-- EXERCISE REQUIREMENTS --
Reproduce exactly, with no other output, every line of the data below from the line containing "What parts and" to the end, inclusive.

● ● ●

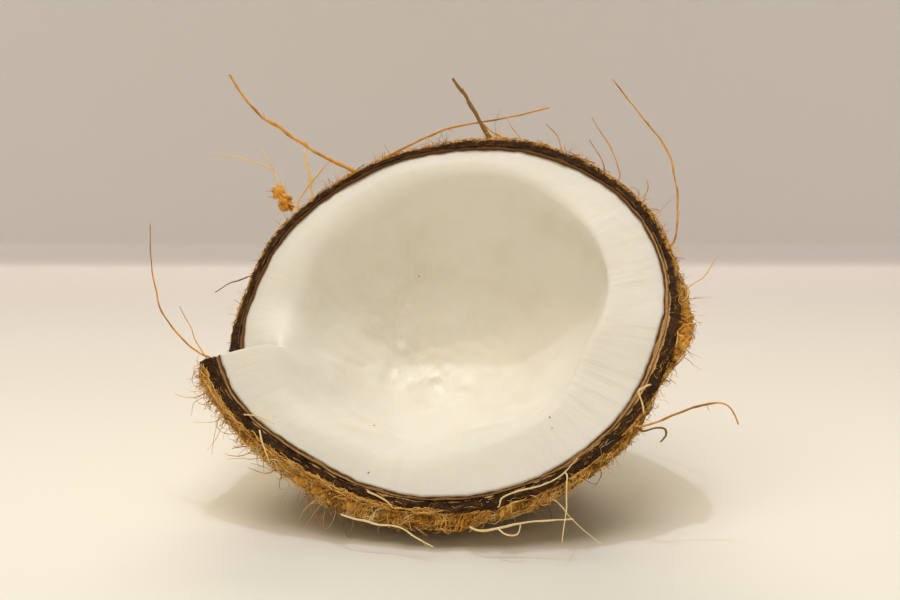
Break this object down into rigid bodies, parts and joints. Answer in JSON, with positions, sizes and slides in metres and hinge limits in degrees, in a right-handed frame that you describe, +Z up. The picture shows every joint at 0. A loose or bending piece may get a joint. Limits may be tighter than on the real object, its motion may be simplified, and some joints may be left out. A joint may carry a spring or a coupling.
{
  "type": "coconut half",
  "caption": "Half of a broken brown coconut lying tilted, its white flesh and hollow facing out and up, with a dark shell and matted coir husk fibre outside.",
  "frame": {"origin": "on the flat patch of coir that the half rests on, straight under the middle of the nut", "axes": "+Z up from the table, and the opening faces -Y and upwards, turned a little to -X"},
  "size_m": [0.1503, 0.1203, 0.101],
  "materials": {
    "flesh": "satin",
    "brown_skin": "matte",
    "shell": "satin",
    "coir": "matte",
    "coir_strand": "matte",
    "husk_crumb": "matte"
  },
  "bodies": {
    "root": {"flesh": "flesh", "brown_skin": "brown_skin", "shell": "shell", "coir_mat": "coir", "husk_crumb": "husk_crumb", "strand_top_left": "coir_strand", "strand_top_stub": "coir_strand", "strand_top_blade": "coir_strand", "strand_top_short": "coir_strand", "strand_top_hair": "coir_strand", "strand_top_right_fine": "coir_strand", "strand_top_right_bent": "coir_strand", "strand_top_right_thin": "coir_strand", "strand_right_arc": "coir_strand", "strand_right_spike": "coir_strand", "strand_right_wire": "coir_strand", "strand_right_hook": "coir_strand", "strand_right_curl": "coir_strand", "strand_left_whip": "coir_strand", "strand_left_thin": "coir_strand", "strand_left_frond": "coir_strand", "strand_crumb_long": "coir_strand", "strand_crumb_whisker": "coir_strand", "strand_crossed_upright": "coir_strand", "strand_crossed_slanting": "coir_strand", "strand_below_light": "coir_strand", "strand_below_branch": "coir_strand", "strand_below_loop": "coir_strand", "strand_below_upright": "coir_strand", "strand_below_right": "coir_strand", "strand_over_edge": "coir_strand", "strand_over_skin": "coir_strand", "strand_right_pale": "coir_strand", "strand_lower_left_a": "coir_strand", "strand_lower_left_b": "coir_strand"}
  },
  "joints": []
}
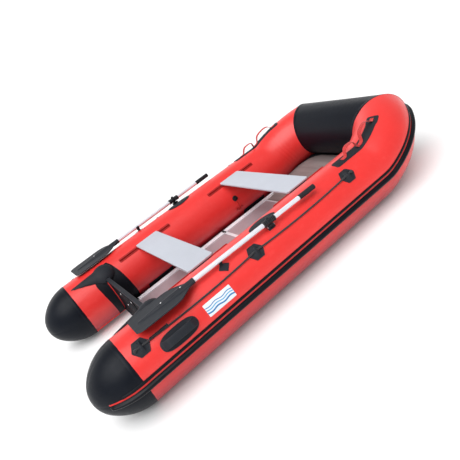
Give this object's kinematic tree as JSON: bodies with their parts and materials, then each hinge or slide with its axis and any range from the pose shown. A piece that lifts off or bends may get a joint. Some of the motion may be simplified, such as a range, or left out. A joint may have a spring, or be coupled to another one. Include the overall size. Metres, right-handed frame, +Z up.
{
  "type": "inflatable dinghy",
  "caption": "Two-seat inflatable dinghy: horseshoe buoyancy tube, aluminium floor, transom, two sliding thwarts and a pair of oars in swivelling rowlocks.",
  "frame": {"origin": "centre of the plan outline on the ground under the tubes", "axes": "+X towards the bow, +Y to port, +Z up"},
  "size_m": [2.9412, 1.6622, 0.5586],
  "materials": {
    "red_fabric": "satin coated fabric",
    "black_fabric": "satin coated fabric",
    "inner_fabric": "matt",
    "strake_rubber": "satin moulded rubber",
    "patch_rubber": "matt, fine grain",
    "red_webbing": "woven webbing",
    "seat_rail_fabric": "satin coated fabric",
    "black_rope": "braided",
    "rope_sleeve": "satin",
    "transom_ply": "black painted plywood",
    "bow_ply": "grey-brown coated plywood",
    "pad_plastic": "ribbed",
    "floor_aluminium": "ribbed, anodised",
    "profile_aluminium": "anodised",
    "seat_aluminium": "pale, satin",
    "clip_plastic": "matt",
    "valve_plastic": "satin",
    "label_film": "printed film, plain blue waves, no lettering",
    "steel": "stainless",
    "lock_plastic": "satin",
    "oar_aluminium": "bright anodised",
    "blade_plastic": "satin moulded",
    "grip_rubber": "matt"
  },
  "bodies": {
    "hull": {"bottom_skin": "black_fabric", "bow_board": "bow_ply", "bow_tube": "black_fabric", "carry_handles": "patch_rubber", "chafe_pads": "patch_rubber", "chamber_diaphragms": "inner_fabric", "floor_joiners": "profile_aluminium", "floor_panel_aft": "floor_aluminium", "floor_panel_fore": "floor_aluminium", "floor_panel_mid": "floor_aluminium", "floor_stringers": "profile_aluminium", "grab_loops": "red_webbing", "grab_strips": "patch_rubber", "inner_motor_pad": "pad_plastic", "keel_tube": "inner_fabric", "lifeline_patches": "patch_rubber", "lifeline_sleeves": "rope_sleeve", "oar_keepers": "patch_rubber", "outer_motor_pad": "pad_plastic", "port_lifeline": "black_rope", "port_side_tube": "red_fabric", "port_stern_cone": "black_fabric", "port_transom_horn": "patch_rubber", "rowlock_bases": "patch_rubber", "rowlock_pins": "steel", "rub_rails": "strake_rubber", "rub_strips": "strake_rubber", "seat_rails": "seat_rail_fabric", "side_label": "label_film", "starboard_lifeline": "black_rope", "starboard_side_tube": "red_fabric", "starboard_stern_cone": "black_fabric", "starboard_transom_horn": "patch_rubber", "tow_ring_patches": "patch_rubber", "transom_board": "transom_ply", "transom_flanges": "black_fabric", "valve_bodies": "valve_plastic"},
    "front_seat": {"front_seat": "seat_aluminium", "front_seat_clips": "clip_plastic"},
    "rear_seat": {"rear_seat": "seat_aluminium", "rear_seat_clips": "clip_plastic"},
    "port_rowlock": {"port_rowlock_swivel": "lock_plastic", "port_rowlock_nut": "lock_plastic"},
    "starboard_rowlock": {"starboard_rowlock_swivel": "lock_plastic", "starboard_rowlock_nut": "lock_plastic"},
    "port_oar": {"port_oar_shaft": "oar_aluminium", "port_oar_collar": "lock_plastic", "port_oar_grip": "grip_rubber", "port_oar_blade": "blade_plastic", "port_oar_rivets": "steel"},
    "starboard_oar": {"starboard_oar_shaft": "oar_aluminium", "starboard_oar_collar": "lock_plastic", "starboard_oar_grip": "grip_rubber", "starboard_oar_blade": "blade_plastic", "starboard_oar_rivets": "steel"},
    "port_valve_cap": {"port_valve_cap": "valve_plastic"},
    "starboard_valve_cap": {"starboard_valve_cap": "valve_plastic"},
    "port_tow_ring": {"port_tow_ring": "steel"},
    "starboard_tow_ring": {"starboard_tow_ring": "steel"}
  },
  "joints": [
    {"name": "front_seat_slide", "type": "slide", "parent": "hull", "child": "front_seat", "axis": [1, 0, 0], "range_m": [-0.155, 0.165]},
    {"name": "rear_seat_slide", "type": "slide", "parent": "hull", "child": "rear_seat", "axis": [1, 0, 0], "range_m": [-0.18, 0.13]},
    {"name": "port_rowlock_dip", "type": "hinge", "parent": "hull", "child": "port_rowlock", "pos_m": [-0.09357, 0.68839, 0.42082], "axis": [-1, 0, 0], "range_deg": [0, 25]},
    {"name": "port_oar_swing", "type": "hinge", "parent": "port_rowlock", "child": "port_oar", "pos_m": [-0.09357, 0.68839, 0.42082], "axis": [0, 0, -1], "range_deg": [0, 100]},
    {"name": "starboard_rowlock_dip", "type": "hinge", "parent": "hull", "child": "starboard_rowlock", "pos_m": [-0.09357, -0.68839, 0.42082], "axis": [1, 0, 0], "range_deg": [0, 25]},
    {"name": "starboard_oar_swing", "type": "hinge", "parent": "starboard_rowlock", "child": "starboard_oar", "pos_m": [-0.09357, -0.68839, 0.42082], "axis": [0, 0, 1], "range_deg": [0, 100]},
    {"name": "port_valve_cap_turn", "type": "hinge", "parent": "hull", "child": "port_valve_cap", "pos_m": [0.26643, 0.37695, 0.25602], "axis": [0, -0.9816, 0.1908], "range_deg": [0, 90]},
    {"name": "starboard_valve_cap_turn", "type": "hinge", "parent": "hull", "child": "starboard_valve_cap", "pos_m": [0.26643, -0.37695, 0.25602], "axis": [0, 0.9816, 0.1908], "range_deg": [-90, 0]},
    {"name": "port_tow_ring_swing", "type": "hinge", "parent": "hull", "child": "port_tow_ring", "pos_m": [1.41323, 0.285, 0.19847], "axis": [0, 1, 0], "range_deg": [-110, 35]},
    {"name": "starboard_tow_ring_swing", "type": "hinge", "parent": "hull", "child": "starboard_tow_ring", "pos_m": [1.41323, -0.285, 0.19847], "axis": [0, 1, 0], "range_deg": [-110, 35]}
  ]
}
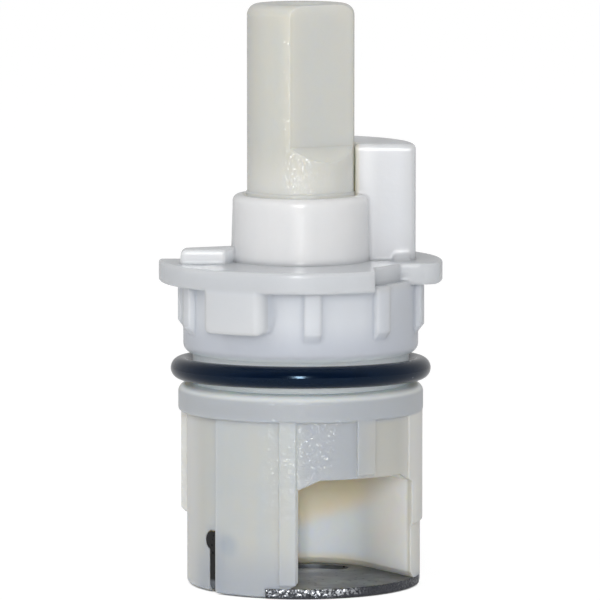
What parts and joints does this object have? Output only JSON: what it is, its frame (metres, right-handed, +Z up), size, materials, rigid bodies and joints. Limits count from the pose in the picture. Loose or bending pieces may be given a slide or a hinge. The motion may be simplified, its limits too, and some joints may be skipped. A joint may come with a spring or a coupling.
{
  "type": "faucet stem",
  "caption": "Quarter-turn faucet stem: a D-shaft on a windowed rotor cup with a steel flow plate turns in a ribbed plastic bonnet sealed by an O-ring.",
  "frame": {"origin": "centre of the valve face at the foot of the stem, on the shaft's axis", "axes": "+Z up along the shaft, -Y to the side that the picture shows, +X to its right"},
  "size_m": [0.0252, 0.0252, 0.0516],
  "materials": {
    "bonnet_plastic": "natural white moulded plastic, satin gloss, slightly translucent",
    "stem_acetal": "cream natural acetal, satin, slightly translucent",
    "navy_rubber": "smooth blue-black rubber with a lubricant sheen",
    "black_rubber": "smooth black rubber",
    "plate_steel": "stamped stainless steel, burnished and mottled"
  },
  "bodies": {
    "bonnet": {"bonnet": "bonnet_plastic", "body_o_ring": "navy_rubber"},
    "stem": {"stem": "stem_acetal", "stem_o_ring_upper": "black_rubber", "stem_o_ring_lower": "black_rubber", "flow_plate": "plate_steel"}
  },
  "joints": [
    {"name": "stem_turn", "type": "hinge", "parent": "bonnet", "child": "stem", "pos_m": [0, 0, 0.022], "axis": [0, 0, 1], "range_deg": [0, 90]}
  ]
}
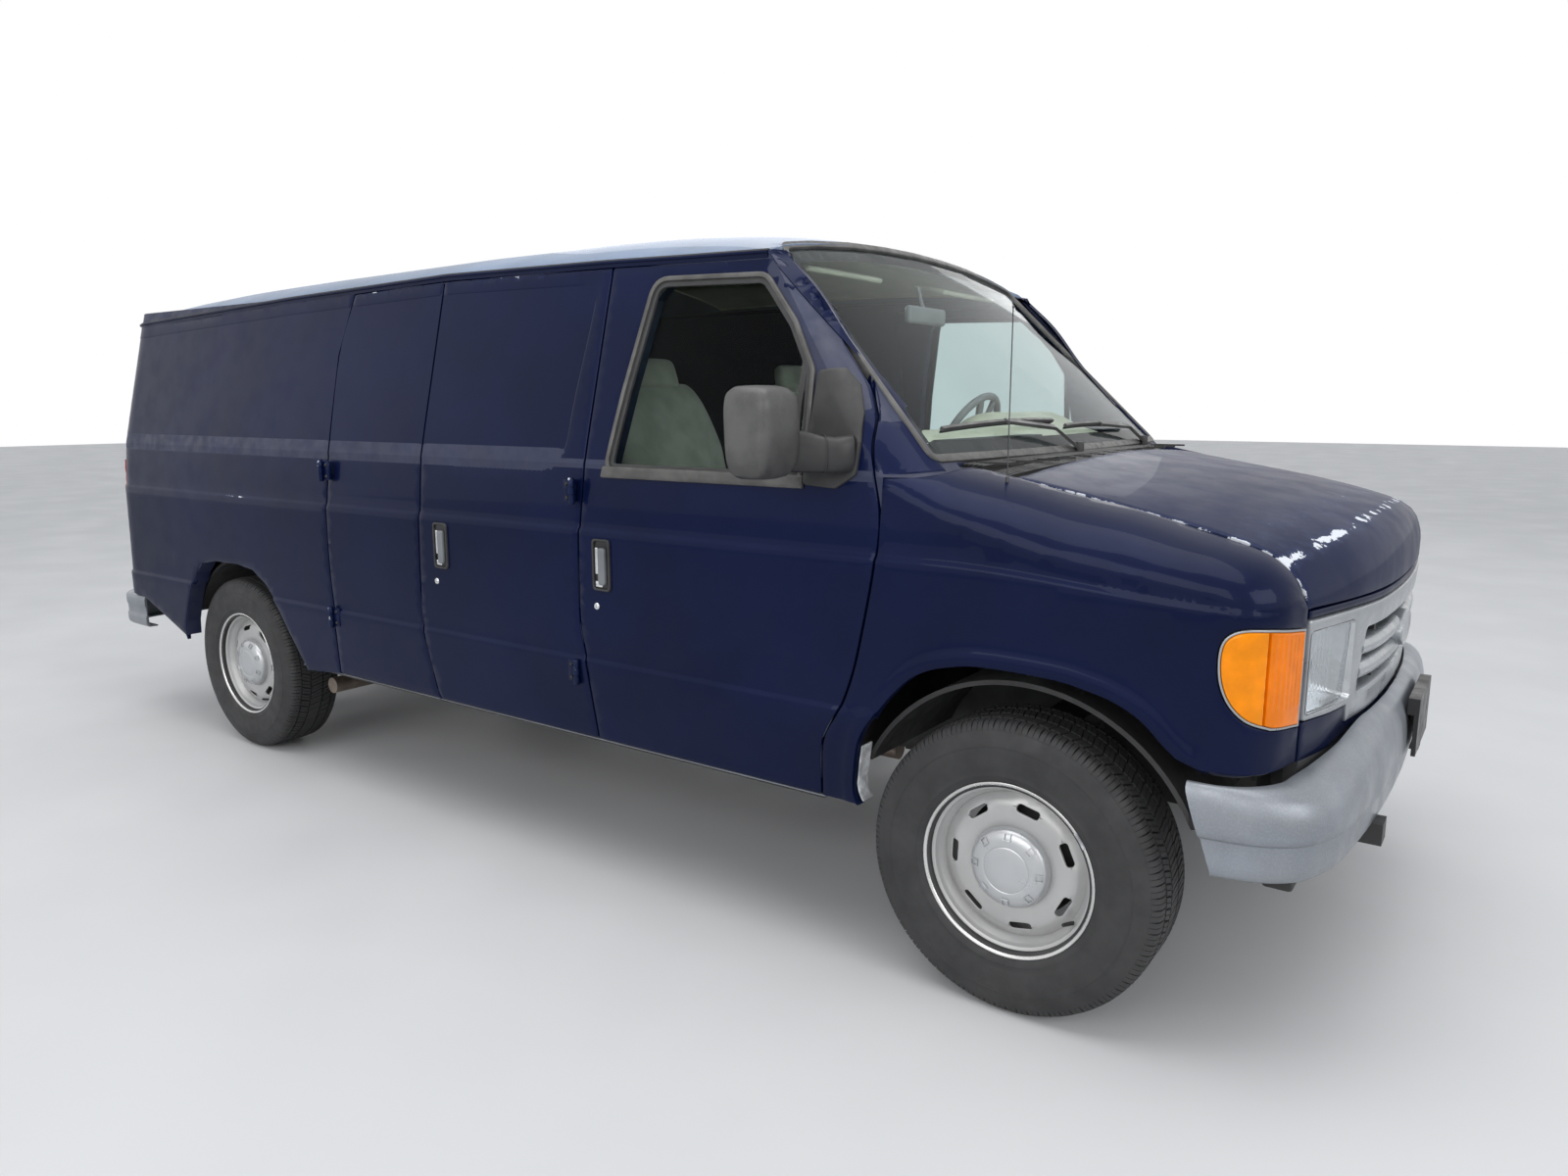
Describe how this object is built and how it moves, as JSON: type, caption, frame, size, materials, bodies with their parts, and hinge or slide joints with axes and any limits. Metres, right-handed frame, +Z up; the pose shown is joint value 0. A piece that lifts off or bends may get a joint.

● ● ●

-- PROBLEM SOLUTION --
What parts and joints does this object have? Output only JSON: what it is, its frame (metres, right-handed, +Z up), size, materials, rigid bodies and joints. Limits count from the pose in the picture. Loose or bending pieces may be given a slide or a hinge. The motion may be simplified, its limits too, and some joints may be skipped. A joint may come with a spring or a coupling.
{
  "type": "faucet stem",
  "caption": "Quarter-turn faucet stem: a D-shaft on a windowed rotor cup with a steel flow plate turns in a ribbed plastic bonnet sealed by an O-ring.",
  "frame": {"origin": "centre of the valve face at the foot of the stem, on the shaft's axis", "axes": "+Z up along the shaft, -Y to the side that the picture shows, +X to its right"},
  "size_m": [0.0252, 0.0252, 0.0516],
  "materials": {
    "bonnet_plastic": "natural white moulded plastic, satin gloss, slightly translucent",
    "stem_acetal": "cream natural acetal, satin, slightly translucent",
    "navy_rubber": "smooth blue-black rubber with a lubricant sheen",
    "black_rubber": "smooth black rubber",
    "plate_steel": "stamped stainless steel, burnished and mottled"
  },
  "bodies": {
    "bonnet": {"bonnet": "bonnet_plastic", "body_o_ring": "navy_rubber"},
    "stem": {"stem": "stem_acetal", "stem_o_ring_upper": "black_rubber", "stem_o_ring_lower": "black_rubber", "flow_plate": "plate_steel"}
  },
  "joints": [
    {"name": "stem_turn", "type": "hinge", "parent": "bonnet", "child": "stem", "pos_m": [0, 0, 0.022], "axis": [0, 0, 1], "range_deg": [0, 90]}
  ]
}
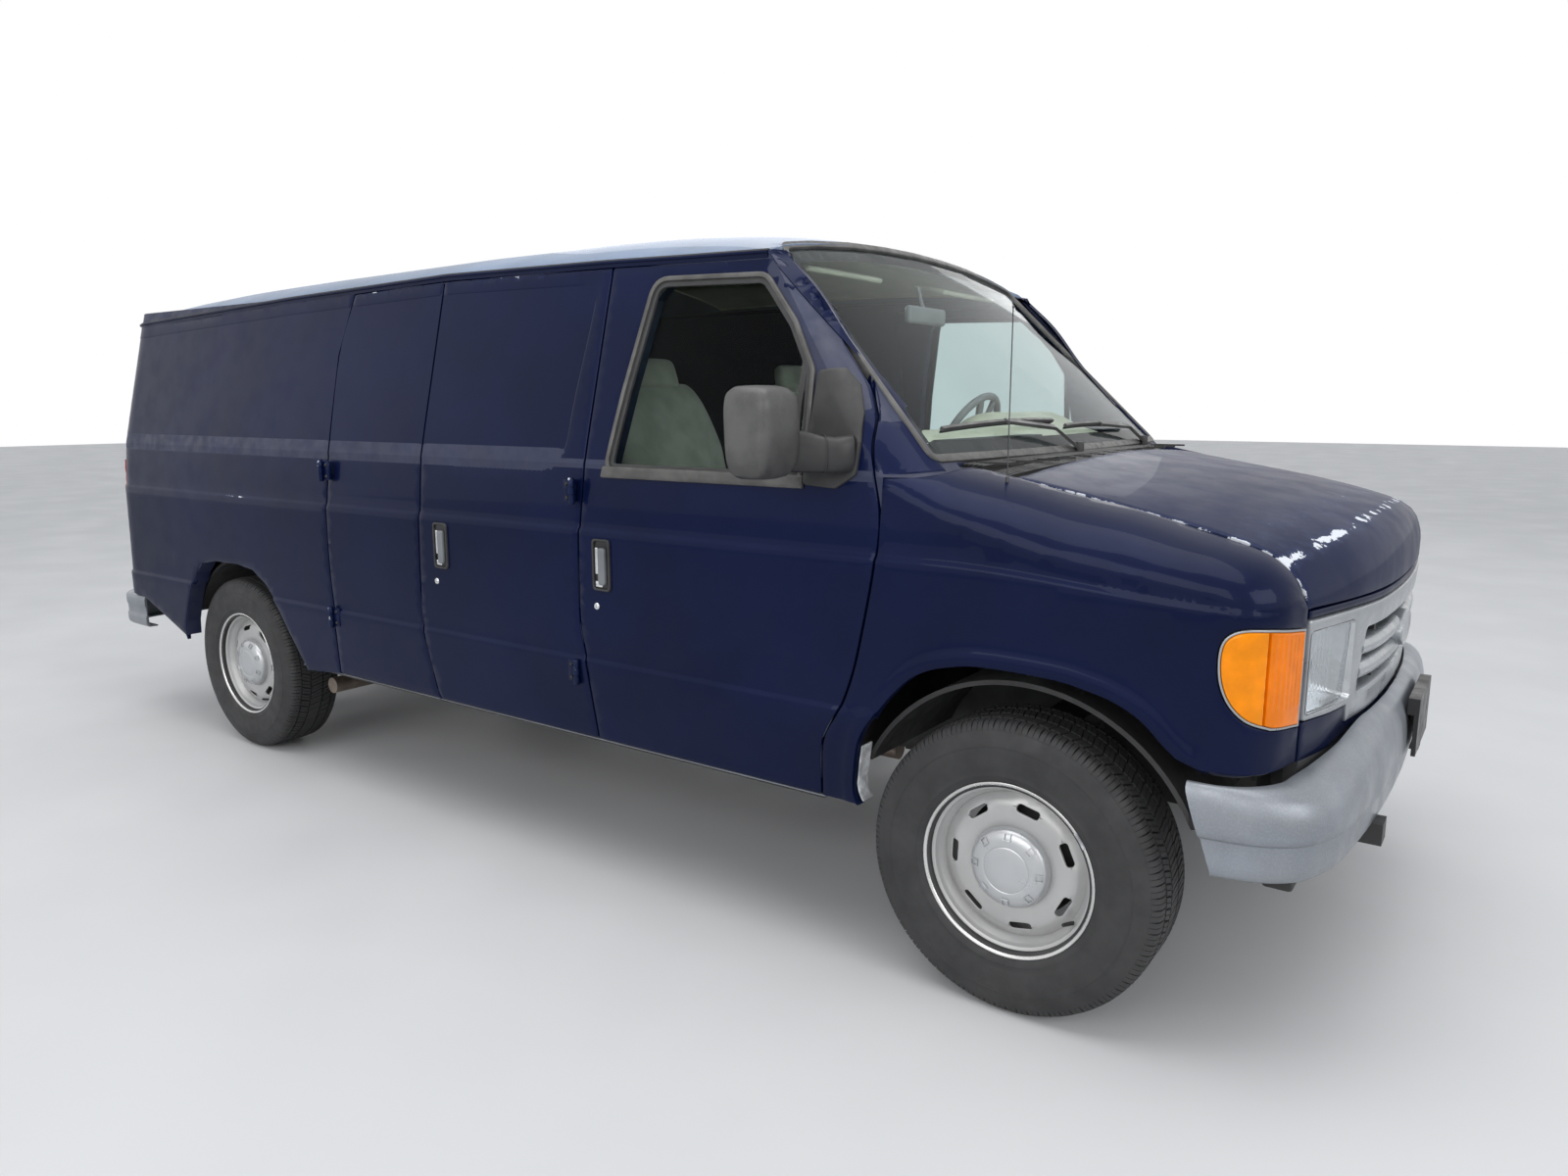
Describe how this object is built and how it moves, as JSON: type, caption, frame, size, materials, bodies with their parts, and hinge or slide joints with axes and any limits. Metres, right-handed frame, +Z up; the pose shown is joint value 0. A piece that lifts off or bends may get a joint.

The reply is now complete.